前回のHFSPの記事でも書きましたが、昨年度(2021年度申請分)からは経歴調書、研究タイトル、研究計画概要(3000 character limit including space)、論文業績一覧(国際誌のみ、論文ごとにfirst/co-firstか、またはそれ以外の単なる共著かどうかチェックする項があります)のみを5月に提出しそこでまずinitial screeningが行われ、そこで7-8割の申請者は蹴られ、通った申請者(全体の採択率を考えるとこの時点でほぼ採択当確でしょう)のみに9月にfull application(具体的な研究計画や推薦書なども提出)をさせる、というシステムに変更になっています。財団内部の事情は分かりませんが、文量なども考えるとA4 1枚にも満たない研究計画概要のウエイトはかなり低いと考えるのが自然です。図も入れられませんから、ビジュアル的にアピールするのも無理です。文量のイメージとしては学会の要旨に毛が生えた程度です。また、それまでは全員が9月頭のfull applicationにまで行けていた事も踏まえると、上述の「IF10以上の主著をほぼ必要条件とする傾向」は直近年ではより高まっていると考えられます。もっと具体的に言えば、日本含め先進主要国国籍の申請者はIF10以上の主著が無い時点でinitial screeningで落とすのでしょう。ある意味すごく明快だとは思います。
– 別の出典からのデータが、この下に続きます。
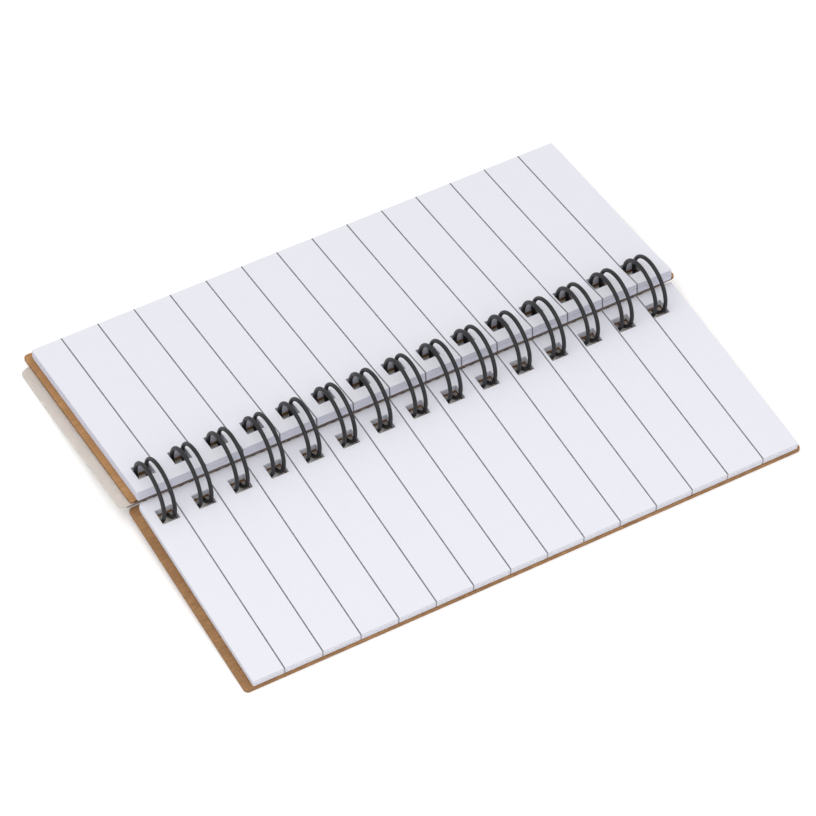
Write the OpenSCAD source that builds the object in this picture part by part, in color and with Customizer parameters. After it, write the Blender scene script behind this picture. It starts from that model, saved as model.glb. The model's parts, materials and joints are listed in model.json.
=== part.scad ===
// Pocket notebook, twin-loop wire bound along its long side, lying open in the middle.
// X runs along the binding, Y across it (far half at +Y, near half at -Y), +Z is up.
// The origin is the middle of the footprint, on the surface the notebook lies on.
// Every sheet and cover turns about the ring axis: each keeps its own distance from that
// axis, so the round wire always passes through the same place in its punched holes.

/* [Wire binding] */
// Number of twin loops
loops = 15; // [8:1:15]
// Spacing of the loops, three to the inch
loop_pitch = 8.467; // [8.467:0.001:8.467]
// Radius of the wire's centre line round the ring axis
ring_r = 6.5; // [6.45:0.05:6.6]
// Diameter of the coated wire
wire_d = 0.9; // [0.8:0.05:1]
// Spacing of the two legs of one loop
leg_gap = 2.5; // [2.2:0.1:2.5]
// Bend radius where the wire links one loop to the next
link_bend_r = 0.8; // [0.7:0.1:0.9]
// Angle at which the loops' closed tips start, seen along the binding
tip_angle = -58; // [-58:1:-50]

/* [Pages] */
// Length of a leaf along the binding
page_len = 129.5; // [129:0.5:131]
// Width of a leaf from its spine edge to its outer edge
page_w = 51.2; // [45:0.1:60]
// Thickness of one leaf of paper
leaf_t = 0.09; // [0.06:0.01:0.09]
// Height that one leaf takes up in a stack
leaf_pitch = 0.1; // [0.1:0.01:0.1]
// Leaves on the near half
near_leaves = 17; // [10:1:17]
// Leaves on the far half
far_leaves = 23; // [10:1:23]
// How far the middle of the leaves lies along X from the middle of the row of loops
page_shift = 1.35; // [1:0.05:1.5]

/* [Punched holes] */
// Side of a square hole
hole = 4; // [4:0.1:4.2]
// Paper left between the holes and the spine edge
spine_margin = 3.4; // [3.2:0.1:3.4]
// Distance of the hole row from the ring axis on the near half
near_hole_r = 5.4; // [5.4:0.05:5.5]
// Distance of the hole row from the ring axis on the far half
far_hole_r = 5.3; // [5.3:0.05:5.4]

/* [Covers] */
// Length of a cover board along the binding
cover_len = 132.2; // [131.8:0.1:132.4]
// Thickness of a cover board
cover_t = 0.8; // [0.5:0.1:0.9]
// How far the near cover reaches past the outer edge of its leaves
near_cover_lip = 0.4; // [0.2:0.1:1]
// How far the far cover reaches past the outer edge of its leaves
far_cover_lip = 1.8; // [1:0.1:1.8]
// How far the near cover reaches past its leaves' spine edge, under the far half
near_cover_past = 0.9; // [0:0.1:1.2]
// How far the far cover stops short of its leaves' spine edge
far_cover_recess = 0.5; // [0.5:0.05:0.7]
// How far the middle of the near cover lies along X from the middle of the leaves
near_cover_shift = -0.6; // [-0.8:0.05:0]
// How far the middle of the far cover lies along X from the middle of the leaves
far_cover_shift = -0.15; // [-0.4:0.05:0.4]
// Corner radius of a cover
cover_corner = 1; // [0.5:0.5:2]

/* [Frosted sheet] */
// Length of the frosted sheet along the binding
sheet_len = 132.4; // [131:0.1:133]
// How far the middle of the sheet lies along X from the middle of the leaves
sheet_shift = -2.5; // [-2.6:0.05:-1]
// How far the sheet stops short of the leaves' outer edge
sheet_short = 1.3; // [0.5:0.1:3]
// How far the sheet stops short of the leaves' spine edge
sheet_recess = 0.55; // [0.55:0.05:0.8]
// Thickness of the frosted sheet
sheet_t = 0.4; // [0.2:0.1:0.4]
// Corner radius of the frosted sheet
sheet_corner = 2; // [0.5:0.5:3]

/* [Stacks] */
// Height of the far half's top leaf above the ring axis
far_top = 1.35; // [1.3:0.05:1.4]
// Depth of the near half's top leaf below the ring axis
near_top = 1.95; // [1.9:0.05:2.1]
// Air between leaves, boards and the frosted sheet
gap = 0.02; // [0.01:0.01:0.03]

/* [Hidden] */
$fn = 48;
nudge = 0.5;                                // how far a hole cutter stands out of a sheet
row_half = (loops - 1) * loop_pitch / 2;    // half the length of the row of loops
bead_d = 1.02 * wire_d;                     // slight swelling where a leg bends into a link
ring_z = ring_r + bead_d / 2;               // the wire rests on the surface
base_angle = 270;                           // the loops' legs end here, at the very bottom

// Undersides, measured from the ring axis
near_board_top = near_top + near_leaves * leaf_pitch + gap;
near_under = near_board_top + cover_t;
far_board_top = far_leaves * leaf_pitch - far_top + gap;
sheet_top = far_board_top + cover_t + gap;
far_under = sheet_top + sheet_t;

// Spine and outer edges, measured from the ring axis
near_spine = near_hole_r - hole / 2 - spine_margin;
far_spine = far_hole_r - hole / 2 - spine_margin;
near_reach = near_spine + page_w + near_cover_lip;
far_reach = far_spine + page_w + far_cover_lip;
sheet_reach = far_spine + page_w - sheet_short;

// Each half slopes down from the ring until its outer edge meets the surface
function rest_tilt(under, reach) = asin(ring_z / norm([under, reach])) - atan(under / reach);
near_tilt = rest_tilt(near_under, near_reach);
far_tilt = rest_tilt(far_under, sheet_reach);

// The footprint is centred on the origin
sheet_left = page_shift + sheet_shift - sheet_len / 2;
cover_right = page_shift + max(near_cover_shift, far_cover_shift) + cover_len / 2;
shift_x = -(sheet_left + cover_right) / 2;
near_edge_y = -(near_reach * cos(near_tilt) - near_board_top * sin(near_tilt));
far_edge_y = far_reach * cos(far_tilt) - far_board_top * sin(far_tilt);
shift_y = -(near_edge_y + far_edge_y) / 2;

function leaf_name(half, k) = str(half, "_leaf_", k < 10 ? "0" : "", k);

// Moves a shape drawn about the ring axis to its place
module at_ring_axis() {
    translate([shift_x, shift_y, ring_z]) children();
}

// A flat sheet on one half: side is +1 for the far half and -1 for the near half,
// spine and reach are its edges and top its upper face, all from the ring axis
module punched_sheet(side, tilt, mid_x, len, spine, reach, top, thick, hole_r, corner) {
    at_ring_axis()
    rotate([-side * tilt, 0, 0])
    translate([0, 0, top - thick])
    difference() {
        linear_extrude(thick)
            sheet_outline(mid_x, len, side * spine, side * reach, corner);
        for (i = [0:loops - 1])
            translate([i * loop_pitch - row_half - hole / 2, side * hole_r - hole / 2, -nudge])
                cube([hole, hole, thick + 2 * nudge]);
    }
}

// The outline of a sheet, square or with rounded corners
module sheet_outline(mid_x, len, y1, y2, corner) {
    low = min(y1, y2);
    width = abs(y2 - y1);
    translate([mid_x - len / 2, low])
    if (corner == 0) {
        square([len, width]);
    } else {
        translate([corner, 0]) square([len - 2 * corner, width]);
        translate([0, corner]) square([len, width - 2 * corner]);
        for (x = [corner, len - corner], y = [corner, width - corner])
            translate([x, y]) circle(corner);
    }
}

// One leaf of paper, number k counted from the top of its half
module near_leaf(k) {
    color("ghostwhite")
    punched_sheet(-1, near_tilt, page_shift, page_len, near_spine, near_spine + page_w,
        -near_top - (k - 1) * leaf_pitch, leaf_t, near_hole_r, 0);
}

module far_leaf(k) {
    color("ghostwhite")
    punched_sheet(1, far_tilt, page_shift, page_len, far_spine, far_spine + page_w,
        far_top - (k - 1) * leaf_pitch, leaf_t, far_hole_r, 0);
}

// Brown cover boards
module near_cover() {
    color("peru")
    punched_sheet(-1, near_tilt, page_shift + near_cover_shift, cover_len,
        near_spine - near_cover_past, near_reach, -near_board_top, cover_t, near_hole_r, cover_corner);
}

module far_cover() {
    color("peru")
    punched_sheet(1, far_tilt, page_shift + far_cover_shift, cover_len,
        far_spine + far_cover_recess, far_reach, -far_board_top, cover_t, far_hole_r, cover_corner);
}

// Thin frosted plastic sheet outside the far cover
module frosted_sheet() {
    color("lightgray", 0.6)
    punched_sheet(1, far_tilt, page_shift + sheet_shift, sheet_len, far_spine + sheet_recess,
        sheet_reach, -sheet_top, sheet_t, far_hole_r, sheet_corner);
}

// A bend of the wire: an arc of the given radius, in the plane of X and Y
module wire_bend(radius, start, sweep) {
    rotate([0, 0, start])
    rotate_extrude(angle = sweep)
        translate([radius, 0]) circle(d = wire_d);
}

// One leg: a nearly full ring from the closed tip, over the top, to the bottom
module leg() {
    rotate([90, 0, 90])
        wire_bend(ring_r, tip_angle, base_angle - tip_angle);
}

// The closed tip that joins the two legs of one loop
module loop_tip() {
    rotate([tip_angle, 0, 0])
    translate([0, ring_r, 0])
    rotate([-90, 0, 0])
        wire_bend(leg_gap / 2, 0, 180);
}

// The link along the bottom from one loop to the next
module loop_link() {
    run = loop_pitch - leg_gap;
    translate([leg_gap / 2, 0, -ring_r]) {
        translate([link_bend_r, 0, 0]) wire_bend(link_bend_r, 90, 90);
        translate([run - link_bend_r, 0, 0]) wire_bend(link_bend_r, 0, 90);
        translate([link_bend_r, link_bend_r, 0])
        rotate([0, 90, 0])
            cylinder(d = wire_d, h = run - 2 * link_bend_r);
        for (x = [0, run]) translate([x, 0, 0]) sphere(d = bead_d);
    }
}

// The whole binding is one length of wire
module wire_binding() {
    color("darkslategray")
    at_ring_axis()
    for (i = [0:loops - 1])
        translate([i * loop_pitch - row_half, 0, 0]) {
            for (side = [-1, 1]) translate([side * leg_gap / 2, 0, 0]) leg();
            loop_tip();
            if (i < loops - 1) loop_link();
        }
}

wire_binding();
near_cover();
far_cover();
frosted_sheet();
for (k = [1:near_leaves]) near_leaf(k);
for (k = [1:far_leaves]) far_leaf(k);
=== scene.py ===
import json
import math
import random

import bpy
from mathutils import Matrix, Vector


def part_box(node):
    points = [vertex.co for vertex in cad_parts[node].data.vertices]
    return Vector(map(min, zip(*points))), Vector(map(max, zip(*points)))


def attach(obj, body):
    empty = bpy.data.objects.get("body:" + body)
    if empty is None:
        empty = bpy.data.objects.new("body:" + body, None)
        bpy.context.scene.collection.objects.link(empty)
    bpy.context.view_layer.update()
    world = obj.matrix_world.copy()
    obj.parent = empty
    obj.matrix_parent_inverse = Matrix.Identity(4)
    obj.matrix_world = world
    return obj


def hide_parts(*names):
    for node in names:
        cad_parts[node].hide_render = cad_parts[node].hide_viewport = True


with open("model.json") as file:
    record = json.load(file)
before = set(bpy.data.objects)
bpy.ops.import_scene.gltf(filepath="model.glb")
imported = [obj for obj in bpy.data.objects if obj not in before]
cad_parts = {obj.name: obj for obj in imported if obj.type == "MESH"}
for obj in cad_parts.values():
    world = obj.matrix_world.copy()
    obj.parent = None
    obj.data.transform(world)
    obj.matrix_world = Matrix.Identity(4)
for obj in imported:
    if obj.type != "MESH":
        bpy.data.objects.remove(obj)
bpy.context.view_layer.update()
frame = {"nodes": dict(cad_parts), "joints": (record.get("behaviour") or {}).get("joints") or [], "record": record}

MM = 0.001
BODY_OF = {node: body for body, nodes in frame["record"]["behaviour"]["bodies"].items() for node in nodes}
AXIS = Vector(frame["joints"][0]["pos_m"])                 # the ring axis, along X

# The binding, as in the CAD
LOOPS = 15
LOOP_PITCH = 8.467 * MM
RING_R = 6.5 * MM
WIRE_R = 0.45 * MM
LEG_GAP = 2.5 * MM
LINK_R = 0.8 * MM
TIP_ANGLE = math.radians(-58)
BASE_ANGLE = math.radians(270)
wire_low, wire_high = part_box("wire_binding")
LOOP_MID_X = (wire_low.x + wire_high.x) / 2

# The ruling
LINES = 14
LINE_PITCH = 8.74 * MM
FIRST_LINE_X = -56.29 * MM
LINE_W = 0.3 * MM
LINE_SOFT = 0.04 * MM                          # how far a line's edge fades, each way


# ---------------------------------------------------------------- node helpers
def new_material(name):
    mat = bpy.data.materials.new(name)
    mat.use_nodes = True
    tree = mat.node_tree
    return mat, tree, tree.nodes["Principled BSDF"]


def value_of(tree, socket, source):
    """Links source to socket when it is a socket, or sets it when it is a number."""
    if isinstance(source, bpy.types.NodeSocket):
        tree.links.new(source, socket)
    else:
        socket.default_value = source


def math_node(tree, operation, a, b=0.0):
    node = tree.nodes.new("ShaderNodeMath")
    node.operation = operation
    for socket, source in zip(node.inputs, (a, b)):
        value_of(tree, socket, source)
    return node.outputs[0]


def remap(tree, value, from_min, from_max, to_min=0.0, to_max=1.0):
    node = tree.nodes.new("ShaderNodeMapRange")
    for i, source in enumerate((value, from_min, from_max, to_min, to_max)):
        value_of(tree, node.inputs[i], source)
    return node.outputs[0]


def mix_colour(tree, factor, a, b):
    node = tree.nodes.new("ShaderNodeMix")
    node.data_type = "RGBA"
    value_of(tree, node.inputs["Factor"], factor)
    for name, source in (("A", a), ("B", b)):
        socket = [s for s in node.inputs if s.name == name and s.type == "RGBA"][0]
        value_of(tree, socket, source if isinstance(source, bpy.types.NodeSocket) else (*source, 1.0))
    return [s for s in node.outputs if s.type == "RGBA"][0]


def object_coords(tree, stretch=(1, 1, 1)):
    coords = tree.nodes.new("ShaderNodeTexCoord").outputs["Object"]
    mapping = tree.nodes.new("ShaderNodeMapping")
    mapping.inputs["Scale"].default_value = stretch
    tree.links.new(coords, mapping.inputs["Vector"])
    return mapping.outputs["Vector"]


def noise(tree, size, detail=3.0, rough=0.55, stretch=(1, 1, 1)):
    """Noise whose features are about size metres across."""
    node = tree.nodes.new("ShaderNodeTexNoise")
    node.inputs["Scale"].default_value = 1 / size
    node.inputs["Detail"].default_value = detail
    node.inputs["Roughness"].default_value = rough
    tree.links.new(object_coords(tree, stretch), node.inputs["Vector"])
    return node.outputs["Fac"]


def bump(tree, shader, height, strength, distance):
    node = tree.nodes.new("ShaderNodeBump")
    node.inputs["Strength"].default_value = strength
    node.inputs["Distance"].default_value = distance
    tree.links.new(height, node.inputs["Height"])
    tree.links.new(node.outputs["Normal"], shader.inputs["Normal"])


# ------------------------------------------------------------------- materials
PAPER = (0.705, 0.706, 0.762)
OUTER_EDGE_PAINTED_LIGHT = (0.715, 0.716, 0.780)             # painted light: the near leaves' outer edges, a touch lighter than the paper faces, for light from the front
SPINE_EDGE_PAINTED_SHADE = (0.610, 0.612, 0.705)             # painted shade: the far leaves' spine edges, darker than the paper faces, for the shade under the wire and the near half
INK = (0.060, 0.062, 0.072)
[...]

2021年以降の採択者に関しては前年の5月頭までの業績を見た方が、initial screeningで蹴られなかったかを見る上でも分かりやすいのかもしれませんね。
なお、不採択者の情報は公開されていないので、「上述のジャーナルに筆頭論文があることが(ほぼ)必要条件であること」は分かったものの、十分条件であるか?については例によってデータ不足で結論を導けません。過去にそういった例(IF10以上の主著があったのに不採択)は無かったと言い切る方が真理から遠ざかっている気がします。ただ直近年に関して言えばinitial screeningで引っかからないためには採用年前年の5月頭の時点でIF10以上の主著が無いと箸にも棒にもかからない(可能性が極めて高い)、という分かりやすい事実があります。
ここからは完全に主観ですが、主著1共著0の採択者がままいることを考えると、HFSP-LTFに関して言えば、あまり論文数稼ぎ共著稼ぎのようなことをしても意味が薄く、申請までの期間に上述のジャーナルに主著論文を通すことに集中する、つまりビッグな研究に全集中することが採択のカギでしょう。initial screeningで蹴られない業績、この大前提が無いと申請が徒労に終わる可能性が非常に高いです。
いかがでしたでしょうか。調査で結構労力を使ったので、この記事はここまでにします。読了ありがとうございました。